Two important shifts in the corporate strategy occurred during this time. One was decentralization (McFarlan & Delacey, 2003). Decentralization refers to the process of dispersing power or functions away from the central location. Power was therefore dispersed away from the headquarters of the World Bank in Washington D.C. This was achieved by moving the business operations of the bank closer to customers by ensuring that employees and decision making was decentralized to local offices in a hundred client nations all over the world. The other shift was establishment of a knowledge bank. This meant providing more comprehensive developmental solutions by enhancing consultation, cooperation and knowledge sharing inside the organization and with stakeholders in all stages of the development process. According to Shupe and Behling (2006), successfully implementing information technology demands executive-level support. It also needs a structured decision making process in addition to a strategy that is founded on an understanding of the vision of the organization. Based on this, Wolfensohn went to the Muhsin who had been appointed as the bank’s Chief Information Officer (CIO) and asked him to transform the information systems and create a global network. In the group formed by Muhsin was IT staff from the bank (McFarlan & Delacey, 2003). The main objective was to attain two competing goals: allow a global decentralized firm that was closer to the clients; and offer collaborative tools and knowledge which would assist the isolated employees and other stakeholders.

Evaluation

It would be important to evaluate the plan adopted by the World Bank Group. To do this, there are six criteria that must be taken into consideration including: internal consistency; appropriateness based on available resources; consistency with the environment; expected degree of risk; workability; and the right time horizon. For the World Bank Group, internal consistency would describe the cumulative effect of policies on organizational goals. It would be important that the policies fit into an integrated pattern (Tilles, 1963). The policy has to be judged on how it is connected with other company policies. For instance, World Bank Group looks to boost every aspect of its work and how to bring services closer to the stakeholders (World Bank Group, 2016). The second evaluation criteria would be to establish whether the strategy is in line with the environment. There is a static aspect and a dynamic element to this. From a dynamic context, it means determining the success of policies in regard to the environment as it seems to be changing. In the same vein, Boudreau and Holmstrom (2014) noted that information technology has a major impact on organizations. Despite this, there can be negative effects which would not be good for the organization. This can be understood by acknowledging that the successful implementation and employment of IT is largely impacted by the culture of an organization which supports trust, commitment to the set goals and desire to share information.The goal of a viable strategy in this regard is to guarantee an organization’s long-term success (Tilles, 2003). The decision by the bank to adopt advanced information technology services in all its operations helped in attaining the goals of the bank. The goals are also achieved over a short period of time with greater efficiency and effectiveness. 

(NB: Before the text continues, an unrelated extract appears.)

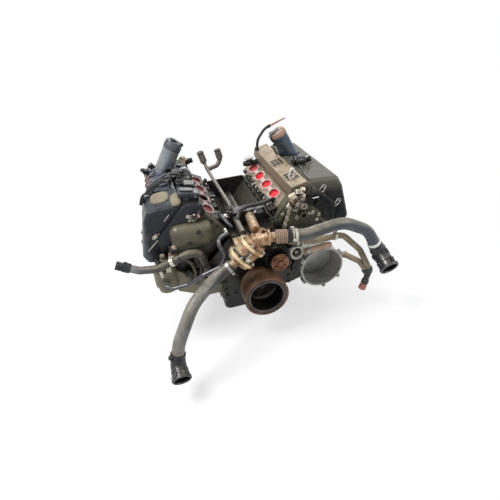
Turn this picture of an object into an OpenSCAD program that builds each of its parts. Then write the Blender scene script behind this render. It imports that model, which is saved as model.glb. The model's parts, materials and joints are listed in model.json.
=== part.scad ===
// Stripped V8 petrol engine: long block, heads, covers, front accessories and coolant hoses.
// The crank axis lies on Y. The origin is on it, at the block's rear face, and -Y is the front.

/* [Cylinders and crank] */
// Cylinder bore
bore_d = 92; // [88:0.5:93]
// Spacing of the bores along one bank
bore_pitch = 98; // [97:0.5:101]
// Piston travel
stroke = 82.7; // [80:0.1:83]
// Connecting rod length, which sets the deck height
rod_length = 140; // [139:0.5:143]
// Piston pin to crown
crown_height = 28; // [27:0.5:30]
// Piston pin to the lower edge of the skirt
skirt_length = 22; // [19:0.5:22]
// Crown below the deck at the top of the travel
deck_clearance = 0.65; // [0.3:0.05:1.2]
// Angle between the two banks
bank_angle = 90; // [89:0.5:91]
// How far the left bank sits in front of the right one
bank_offset = 17.6; // [17:0.2:20]
// Metal between an end bore and the block's end face
end_wall = 21.4; // [20:0.2:26]
// Main journal radius
main_r = 32; // [30:0.5:33]
// Crank pin radius
pin_r = 26; // [24:0.5:27]
// Width of a main bearing wall
main_w = 24; // [22:0.5:25]
// Length of a crank pin
pin_w = 42; // [40:0.5:43]
// Radius of the counterweights
weight_r = 68; // [62:0.5:69]
// Radius of the crank's front nose
nose_r = 17; // [15:0.5:17.5]
// Radial running clearance of shafts and pistons
running_fit = 0.04; // [0.02:0.01:0.08]

/* [Block and sump] */
// Half width of the deck face, either side of the bores
deck_half = 68; // [66:0.5:70]
// Half width of the crankcase
case_half = 135; // [130:1:140]
// Radius of the crank bays
bay_r = 92; // [88:0.5:96]
// Height of the valley floor above the crank axis
valley_z = 122; // [118:1:126]
// Half width of the valley floor
valley_half = 36; // [30:1:40]
// Height of the bedplate below the crank axis
bedplate_h = 62; // [58:1:70]
// Height of the cast upper sump
sump_h = 72; // [60:1:80]
// Depth of the pressed lower sump
pan_h = 71; // [60:1:74]
// Wall of the sump castings
sump_wall = 6; // [4:0.5:8]
// Thickness of the rear bell housing flange
bell_t = 16; // [12:1:20]
// Radius of the bell housing flange
bell_r = 212; // [206:1:220]
// Radius of the bell housing's bolt circle
bell_bolt_r = 198; // [194:1:200]

/* [Heads and cams] */
// Thickness of a head gasket
gasket_t = 1; // [0.8:0.1:1.5]
// Height of a head from its gasket to the cover joint
head_h = 107; // [104:0.5:110]
// Outer edge of the head, measured from the bore axis
head_out = 112; // [110:1:116]
// Inner edge of the cover joint, measured from the bore axis
head_in = 98; // [97:1:102]
// Height of the intake port centres above the deck
port_up = 65; // [63:0.5:67]
// Distance of the port centres from the bore axis
port_in = 86; // [85:0.5:87]
// Tilt of the port face from the bore axis
port_tilt = 72; // [70:0.5:74]
// Length of a port opening
port_l = 62; // [56:0.5:64]
// Width of a port opening
port_w = 38; // [34:0.5:40]
// Camshaft axis above the cover joint
cam_up = 22; // [21:0.5:24]
// Camshaft axis from the bore axis
cam_x = 46; // [45:0.5:47]
// Camshaft bearing radius
cam_r = 14; // [12:0.5:15]
// Base circle radius of a cam
lobe_r = 17; // [16:0.5:18]
// Lift of a cam
lobe_lift = 9.7; // [8:0.1:10]
// Tip radius of a cam sprocket
cam_wheel_r = 41; // [40:0.5:42]
// Width of a chain
chain_w = 8; // [6:0.5:9]
// Radial thickness of a chain
chain_t = 4; // [3:0.5:5]

/* [Covers] */
// Wall of the cam covers
cover_wall = 4; // [3:0.5:5]
// Height of the cam cover plateau above the cover joint
plateau_h = 81; // [79:0.5:86]
// Height of the outer cover's ridge above the cover joint
ridge_h = 164; // [160:1:168]
// Wall of the plastic outer covers
plastic_wall = 3.5; // [2.5:0.5:4]
// Corner rounding of the outer covers
cover_round = 16; // [12:1:20]
// Front end of the outer covers, in front of the rear face
outer_front = 478; // [470:1:484]
// Rear end of the left outer cover
left_outer_rear = 316; // [312:1:320]
// Length of a slot in the cover strip
slot_l = 12; // [8:0.5:13]
// Width of a slot in the cover strip
slot_w = 3.6; // [2:0.2:4.4]

/* [Timing case] */
// Depth of the upper timing cases in front of the block
chest_depth = 40; // [39:1:46]
// Depth of the lower timing case in front of the block
case_depth = 74; // [70:1:80]
// Wall of the timing cases
case_wall = 6; // [4:0.5:7]

/* [Pulley and flexplate] */
// Outer radius of the crank pulley
pulley_r = 79; // [76:0.5:82]
// Inner radius of the pulley's front opening
pulley_mouth_r = 62; // [58:0.5:64]
// Rear edge of the pulley, in front of the rear face
pulley_rear = 560; // [552:1:566]
// Front edge of the pulley, in front of the rear face
pulley_front = 647; // [640:1:652]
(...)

It would also be important to establish whether the strategy is appropriate based on the available resources (Tilles, 1963). World Bank has the money, an experienced workforce that is able to provide the needed competence and most importantly, the facilities. The facilities are up to current standards. For example, the Bank has a system that ensures that changes in technology are quickly adopted. Another evaluation criterion would be to establish whether the strategy includes an expected risk level. The risk level must be very minimal in order to achieve the set objectives. For any organization, introducing technological change poses different challenges to management (Dorothy & William, 1985). However, in most instances, the manager tasked with the responsibility of leading the innovation has the skills and knowledge to direct the development of the innovation as opposed to managing its implementation. Taken together, strategies and resources establish the level of risk an organization is undertaking. It was clear the failure of the intended changes would have negative effects on the bank. Last but not least, there is need to establish whether the strategy had the right time horizon. The timelines must be right so as to ensure that the strategy impacts on the current challenges the bank faces. 

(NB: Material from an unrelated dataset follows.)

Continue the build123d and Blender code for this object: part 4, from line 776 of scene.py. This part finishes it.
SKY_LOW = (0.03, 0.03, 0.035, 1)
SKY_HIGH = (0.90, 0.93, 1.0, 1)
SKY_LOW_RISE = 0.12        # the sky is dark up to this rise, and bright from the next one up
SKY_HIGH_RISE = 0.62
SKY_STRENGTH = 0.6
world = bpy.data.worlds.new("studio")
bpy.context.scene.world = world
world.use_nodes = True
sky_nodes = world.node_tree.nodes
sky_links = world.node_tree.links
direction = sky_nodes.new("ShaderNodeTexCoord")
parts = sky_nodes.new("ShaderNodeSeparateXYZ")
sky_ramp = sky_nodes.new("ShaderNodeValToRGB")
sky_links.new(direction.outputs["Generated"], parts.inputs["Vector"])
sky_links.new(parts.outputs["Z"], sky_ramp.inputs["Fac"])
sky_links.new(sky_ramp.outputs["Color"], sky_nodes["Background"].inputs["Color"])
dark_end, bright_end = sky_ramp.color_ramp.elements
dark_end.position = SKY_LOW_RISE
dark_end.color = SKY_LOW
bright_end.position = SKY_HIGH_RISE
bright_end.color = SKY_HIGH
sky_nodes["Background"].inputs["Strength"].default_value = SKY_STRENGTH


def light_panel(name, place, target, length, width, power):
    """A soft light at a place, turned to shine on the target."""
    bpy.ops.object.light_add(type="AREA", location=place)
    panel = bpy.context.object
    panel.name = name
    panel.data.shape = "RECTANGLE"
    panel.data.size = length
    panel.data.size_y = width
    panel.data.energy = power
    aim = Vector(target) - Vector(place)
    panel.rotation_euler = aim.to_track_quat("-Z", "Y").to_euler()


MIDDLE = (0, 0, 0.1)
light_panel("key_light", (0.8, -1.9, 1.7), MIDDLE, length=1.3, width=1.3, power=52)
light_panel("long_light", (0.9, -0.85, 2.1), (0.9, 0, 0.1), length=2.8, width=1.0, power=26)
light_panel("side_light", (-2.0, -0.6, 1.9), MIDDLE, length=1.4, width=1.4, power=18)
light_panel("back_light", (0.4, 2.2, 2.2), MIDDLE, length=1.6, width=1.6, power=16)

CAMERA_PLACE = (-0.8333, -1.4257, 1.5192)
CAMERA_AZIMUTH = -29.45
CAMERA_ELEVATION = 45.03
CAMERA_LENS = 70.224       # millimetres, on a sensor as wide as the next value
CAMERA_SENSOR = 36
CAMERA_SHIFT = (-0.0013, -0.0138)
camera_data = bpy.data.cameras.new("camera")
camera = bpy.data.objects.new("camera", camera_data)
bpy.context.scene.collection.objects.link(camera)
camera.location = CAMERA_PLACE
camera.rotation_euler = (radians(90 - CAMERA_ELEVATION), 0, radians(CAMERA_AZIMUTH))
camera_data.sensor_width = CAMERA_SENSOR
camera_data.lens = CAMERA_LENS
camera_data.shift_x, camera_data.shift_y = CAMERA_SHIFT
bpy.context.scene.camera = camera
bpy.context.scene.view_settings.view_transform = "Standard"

An important part of each strategy would be the time horizon it is founded on. A strong strategy reveals the goals to be met (Tilles, 1963). The World Bank Group embraced information technology because it believed that it would help enhance the achievement of its goals of better service delivery to countries all over the world (McFarlan & Delacey, 2003). The last evaluation criteria would be to determine whether the strategy is workable or not. From the onset, it would appear that the basic means of evaluating an organizational strategy would be to ask whether it works. Despite this, further evaluation has to show that by proving the evidence (Tilles, 1963). Evaluation process must therefore be persuasive.

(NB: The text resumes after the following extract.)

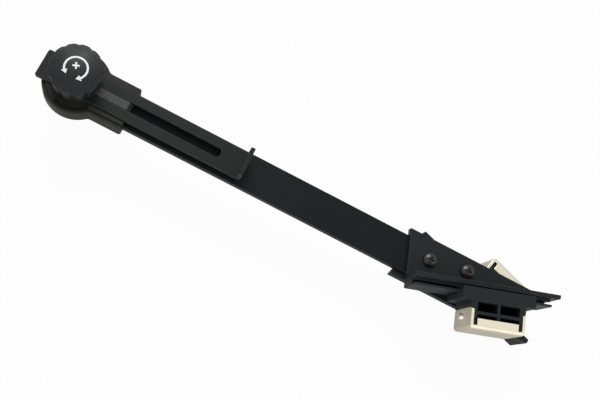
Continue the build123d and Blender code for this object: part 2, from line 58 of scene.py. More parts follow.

From the evaluation, it is clear that through the use of information systems, the World Bank has managed to reduce the costs of service delivery. Moreover, IT has allowed the bank to establish a knowledge base for the economies of various nations. This is the foundation upon which the Bank determines the best financing methods to be employed in a certain nation or region. World Bank has to this effect developed databases for member nations. For this reason, delivery of service to the clients is facilitated resulting in the attainment of goals. With the help of advanced information and communication technology service, it has been possible for the Bank to create efficient systems of monitoring. The systems examine the manner in which clients execute projects the bank finances. Furthermore, it is now easier to detect errors in expenditure.

Recommendations

It is not in dispute that the World Bank is a leader in the adoption and implementation of IT in its growth strategies and the bid to enhance service delivery.  However, it would be important for the bank to focus on processes of creating friendly ties with regional banking institutions for instance, the Asian Bank. After this, the Bank can proceed with the development of its network with these major institutions. The institutions are versed with the development issues that face this region, thus could assist the World Bank in discharging its tasks. It would be easy for the bank to access information from these regional institutions as opposed to doing it directly which omits some information in the funding procedure. Given that the bank looks to employ information technology to achieve its objectives, it has to promote institutional capacity of member nations. The support for information systems created by the bank could assist the institutions work with the bank and access information in regard to better development practices. Furthermore, the bank has to begin focusing on the ways of reducing costs accumulating from maintenance of IT systems. This means paying attention to adoption of systems which have a high capacity to conduct self-detection in which errors could be detected with ease. However, it would be important to enhance the connection between the World Bank and its clients.

Conclusion

In conclusion, this era has witnessed the transformation in business operations through the adoption of information technology. IT has been important in improving business in different sectors of the economy. Within the service sector, it is clear that the banking sector has reaped major benefits from the acquisition and implementation of IT tools in service delivery. The World Bank remains a major beneficiary. The World Bank Group is the main source of funding across the globe. This means that it has a broad range of operations that must be extended to the whole world. Due to this, it has an elaborate mission. The goal of the bank is to alleviate poverty throughout the world by offering financial services including loans to various projects in various nations. For this reason, its activities entail knowledge and information sharing in a broad network of employees working in various destinations. The decision to include advanced information technology services was a major strategy in attaining the goals of the bank and fulfilling its mandate.